Shouldn’t everyone be entitled to this? The answer is surely ‘yes’. However a report by the Care Quality Commission this year ‘A different ending: Addressing inequalities in end of life care’ says that palliative care should be personalised and tailored to each person’s needs  – yet some marginalised people (e.g. those who are homeless or living in poverty, who have mental health problems , refugees and asylum seeker, lesbian, gay bisexual and transgender comunities)get poorer care because there is a lack of awareness and understanding about their individual needs. Steps need to be taken to redress this says the CQC.

Palliative Care Expert Jane Carpenter is doing just this. She is the Macmillian clinical outreach nurse specialist for the Macmillan Cancer Care and St Helena ‘Safe Harbour Project’ set up in February this year see It’s a ground-breaking service which aims to increase good end of life care (this means letting people know what is on offer, their options, organising appropriate services and support, in the hope of avoiding crisis management and inappropriate hospital admission) to people who are marginalised  and may feel rejected and alienated by society.

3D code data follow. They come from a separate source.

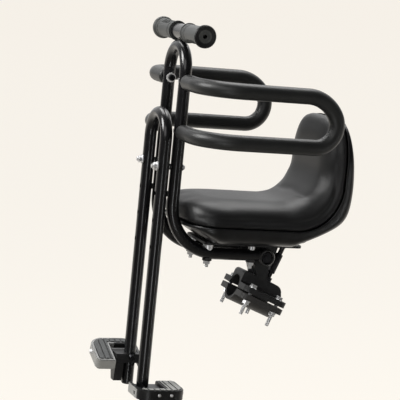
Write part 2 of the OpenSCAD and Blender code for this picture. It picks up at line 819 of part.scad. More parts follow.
// Thickness of the cushion at a station, from seat to back
function pad_t(st) =
    st[2] == 0 ? pad_seat_t + hollow(fillet_u - st[0])
    : st[2] == 90 ? pad_back_t + hollow(fillet_w - st[1])
    : seam_r - hollow_d(st[2]);

// One crowned slice of the cushion
module pad_slice(st) {
    hw = seat_hw * st[3];
    full = pad_t(st);
    low = gap + full * 0.24 * (1 - st[4]);
    top = full * 0.57 + full * 0.43 * st[4];
    edge = min(0.42 * (top - low), hw * 0.5);
    crown = 0.16 * (top - low);
    slice(st[0], st[1], st[2]) hull() {
        for (s = [-1, 1]) {
            translate([s * (hw - edge), top - crown - edge]) circle(edge, $fn = 20);
            translate([s * (hw - edge), low + edge * 0.5]) circle(edge * 0.5, $fn = 12);
            translate([s * (hw - 3) - 0.5, low]) square(1);
        }
        translate([0, top - 2 * crown]) scale([hw * 0.72, 2 * crown]) circle(1, $fn = 28);
    }
}

module seat_cushion() {
    sts = stations(fillet_steps);
    color([0.09, 0.09, 0.09]) in_seat() for (i = [0:len(sts) - 2]) hull() {
        pad_slice(sts[i]);
        pad_slice(sts[i + 1]);
    }
}

// Depth of the shell at angle phi of its corner: a rising belly line, then a rounded heel
function shell_depth(phi) =
    let (belly = (seam_r + shell_seat_t) / (cos(phi) + belly_rise * sin(phi)),
         heel = (seam_r + shell_back_t) / max(sin(phi), 0.001))
    pow(pow(belly, -8) + pow(heel, -8), -1 / 8) - seam_r;

// Share of the shell's depth left at height w of the back
function back_share(w) = w > seam_corner_w
    ? 1 - pow((w - seam_corner_w) / (back_top_w - seam_corner_w), 1.6) : 1;

// Depth of the shell under the seam at a station
function shell_t(st) =
    st[2] > 0 ? shell_depth(st[2])
    : shell_seat_t * min(1, (nose_u - 6 - st[0]) / (nose_l - 2) + 0.02);

function shell_end(st) = st[2] == 90 ? back_share(st[1]) : 1;

// One slice of the shell, inset by k for its cavity
module shell_slice(st, k) {
    hw = (seat_hw + 1) * st[3] - k;
    depth = max(3.5, shell_t(st) * shell_end(st)) - k;
    edge = min(0.46 * depth, 0.3 * hw);
    foot = min(0.16 * hw, 0.7 * depth);
    slice(st[0], st[1], st[2]) hull() for (s = [-1, 1]) {
        translate([s * (hw - 0.6) - 0.6, -0.9]) square([1.2, k > 0 ? 1.9 : 0.9]);
        translate([s * (hw - edge - foot), edge - depth]) circle(edge, $fn = 20);
        translate([s * (hw - 0.7 - 0.3 * edge), -0.3 * depth - 0.4]) circle(0.3 * edge, $fn = 12);
    }
}

module seat_shell() {
    sts = stations([]);
    n = len(sts);
    color([0.03, 0.03, 0.035]) in_seat() difference() {
        for (i = [0:n - 2]) hull() {
            shell_slice(sts[i], 0);
            shell_slice(sts[i + 1], 0);
        }
        for (i = [4:n - 7]) hull() {
            shell_slice(sts[i], shell_wall);
            shell_slice(sts[i + 1], shell_wall);
        }
    }
}

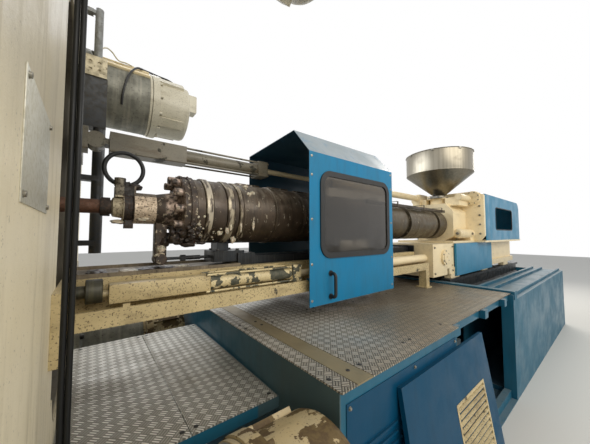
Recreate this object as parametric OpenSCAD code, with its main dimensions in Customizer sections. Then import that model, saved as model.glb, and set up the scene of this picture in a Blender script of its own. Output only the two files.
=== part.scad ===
// Two-platen injection moulding machine.
// X runs along the injection axis towards the hopper, the operator stands on the -Y side, Z is up.
// The origin is on the floor, on the centreline, under the fixed platen's mould face.

/* [Platens] */
// Height of the injection axis above the floor
axis_z = 1950; // [1900:10:2000]
// Width of both platens
platen_w = 3200; // [3100:20:3300]
// Height of both platens
platen_h = 3300; // [3200:20:3360]
// Thickness of the fixed platen
platen_t = 700; // [680:10:740]
// Thickness of the moving platen
moving_t = 750; // [700:10:800]
// Corner radius of the platens
platen_r = 90; // [40:10:140]
// Distance between the platens when the machine is open
daylight = 2400; // [2300:50:2500]
// Travel of the moving platen
close_travel = 1400; // [1300:50:1500]
// Width of the pocket in the back of each platen
pocket_w = 1000; // [900:20:1100]
// Height of the pocket in the back of each platen
pocket_h = 1900; // [1700:20:2000]
// Depth of the pocket in the back of each platen
pocket_d = 500; // [440:10:540]
// Diameter of the locating ring bore
locating_d = 250; // [200:10:300]
// Diameter of the tapped mould bolt holes
mould_bolt_d = 33; // [26:1:40]

/* [Tie bars] */
// Half of the distance between tie bars, across the machine
tie_y = 1130; // [1110:10:1180]
// Half of the distance between tie bars, up the machine
tie_z = 1180; // [1160:10:1220]
// Diameter of a tie bar
tie_d = 320; // [290:5:330]
// Spacing of the locking grooves
groove_pitch = 50; // [50:5:60]
// Depth of a locking groove
groove_depth = 12; // [8:1:15]
// Clear gap between a nut tooth and its groove, on each side
tooth_gap = 1; // [0.5:0.1:1.5]
// Length of a half nut along the bar
nut_len = 300; // [280:10:340]
// Travel of each half nut when it opens
nut_open = 60; // [40:5:70]

/* [Clamp cylinders] */
// Outer diameter of a clamp cylinder
clamp_od = 600; // [560:10:620]
// Bore of a clamp cylinder
clamp_bore = 460; // [430:10:480]
// Length of a clamp cylinder body
clamp_len = 530; // [500:10:560]
// Length of the end cap behind it
cap_len = 350; // [320:10:380]

/* [Clamp bed] */
// Length of the bed on the clamp side
bed_len = 4900; // [4800:50:5200]
// Distance of each bed beam from the centreline
beam_y = 1000; // [960:10:1040]
// Width of the bed beams' flanges
beam_w = 440; // [400:10:480]
// Thickness of the hardened way strips
way_t = 20; // [16:1:25]
// Distance of the guard fence from the centreline
fence_y = 1900; // [1850:10:1950]
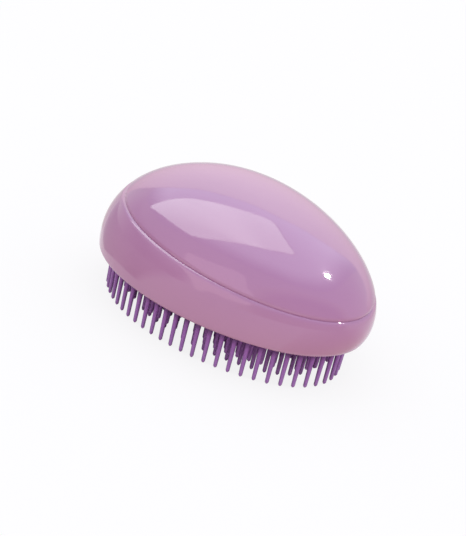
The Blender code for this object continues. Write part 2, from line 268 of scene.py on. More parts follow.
def repeatZone(tree, turns):
    start = addNode(tree, "GeometryNodeRepeatInput")
    end = addNode(tree, "GeometryNodeRepeatOutput")
    start.pair_with_output(end)
    fill(tree, start, {"Iterations": turns})
    return start, end


def keepAs(tree, geometry, name, value, kind="FLOAT"):
    inputs = {"Geometry": geometry, "Name": name, "Value": value}
    settings = {"data_type": kind, "domain": "POINT"}
    return addNode(tree, "GeometryNodeStoreNamedAttribute", inputs, **settings).outputs[0]


def readKept(tree, name, kind="FLOAT"):
    kept = addNode(tree, "GeometryNodeInputNamedAttribute", {"Name": name}, data_type=kind)
    return kept.outputs["Attribute"]


def endTree(tree, geometry, finish):
    real = addNode(tree, "GeometryNodeRealizeInstances", {0: geometry})
    painted = addNode(tree, "GeometryNodeSetMaterial", {"Geometry": real.outputs[0], "Material": finish})
    addNode(tree, "NodeGroupOutput", {0: painted.outputs[0]})


def growFrom(name, seed, tree, values, finish, sharpAngle=sharpAngles["shell"]):
    # the tree runs on a seed mesh, and its result is kept as a plain mesh
    piece = bpy.data.objects.new(name, seed)
    bpy.context.scene.collection.objects.link(piece)
    grown = piece.modifiers.new("grow", "NODES")
    grown.node_group = tree
    for item in tree.interface.items_tree:
        if item.item_type == "SOCKET" and item.in_out == "INPUT" and item.name in values:
            grown[item.identifier] = values[item.name]
    plain = bpy.data.meshes.new_from_object(piece.evaluated_get(bpy.context.evaluated_depsgraph_get()))
    piece.modifiers.remove(grown)
    piece.data = plain
    plain.name = name
    smoothed(plain, finish, sharpAngle)
    return piece


# the plastics
def newFinish(name, colour):
    finish = bpy.data.materials.new(name)
    finish.use_nodes = True
    finish.diffuse_color = colour
    tree = finish.node_tree
    return finish, tree, tree.nodes["Principled BSDF"], objectPlace(tree)


def plasticFinish(name, look):
    # moulded plastic: a clouded colour, uneven gloss and the faint waves of a mould's polish
    finish, tree, shader, place = newFinish(name, look["colour"])
    clouds = noiseAt(tree, place, look["cloudScale"], look["cloudDetail"])
    gloss = noiseAt(tree, place, look["glossScale"], look["glossDetail"])
    waves = noiseAt(tree, place, look["waveScale"], look["waveDetail"])
    bumpInputs = {"Strength": look["waveStrength"], "Distance": look["waveDepth"], "Height": waves}
    stops = list(zip(look["cloudSpan"], (look["deepColour"], look["colour"])))
    fill(tree, shader, {
        "Base Color": colourRamp(tree, clouds, stops),
        "Roughness": mapped(tree, gloss, results=look["roughness"]),
        "Normal": addNode(tree, "ShaderNodeBump", bumpInputs).outputs["Normal"],
        "IOR": look["ior"],
    })
    return finish


shellLook = {
    "colour": screenColour(177, 128, 166),
    "deepColour": screenColour(173, 124, 163),
    "cloudScale": 35.0,
    "cloudDetail": 3.0,
    "cloudSpan": (0.3, 0.7),  # where in the noise the deep colour ends and the full one begins
    "glossScale": 120.0,
    "glossDetail": 5.0,
    "roughness": (0.04, 0.09),
    "waveScale": 160.0,
    "waveDetail": 1.0,
    "waveStrength": 0.04,
    "waveDepth": 0.0002,
    "ior": 1.5,
}
innerLook = {
    **shellLook,
    "colour": screenColour(205, 198, 208),
    "deepColour": screenColour(194, 187, 198),
    "roughness": (0.4, 0.6),
    "waveScale": 900.0,
    "waveStrength": 0.2,
    "waveDepth": 0.00005,
}
shellPlastic = plasticFinish("lilacGlossPlastic", shellLook)
innerPlastic = plasticFinish("innerMouldedPlastic", innerLook)
print("finishes: shells")


# top cover: a rim that steps inside over the tongue, and a dome grown from it by Geometry Nodes
coverSizes = {
    "wall": 0.0022,
    "rimWall": 0.0014,
    "edgeHeight": 0.0012,
    "edgeInset": 0.0006,
    "tongueHeight": 0.0032,
    "fitGap": 0.00035,
    "roundSteps": 10,
}
beadSizes = {"rise": 0.0005, "width": 0.0012}
domeSizes = {
    "Half Length": eggForm["halfLength"],
    "Half Width": eggForm["halfWidth"],
    "Half Height": eggForm["halfHeight"],
    "Plan Taper": eggForm["planTaper"],
    "Profile Taper": eggForm["profileTaper"],
    "Section Power": eggForm["sectionPower"],
    "Axis Height": bodyBottom + eggForm["axisHeight"],
    "Tilt": eggForm["tilt"],
    "Pole Size": 0.000002,  # points closer than this become one
}
domeCounts = {"Rings": 60}


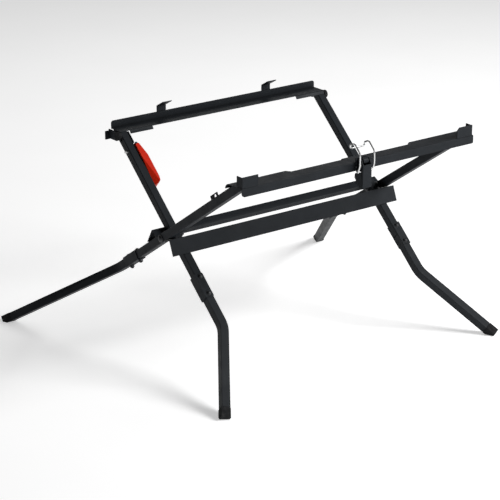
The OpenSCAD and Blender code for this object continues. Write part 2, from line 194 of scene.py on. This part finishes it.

She goes to where her clients are which means working across boundaries and working in NHS settings, in the community and with voluntary groups.  Her most important task is to build a relationship with each person based on trust and respect and to understand that those she is reaching out to have often suffered huge losses and may well be deeply  suspicious of her. Her aim is to have an open mind set her judgements to one side and to apologize if she’s got something wrong and to say let’s start again.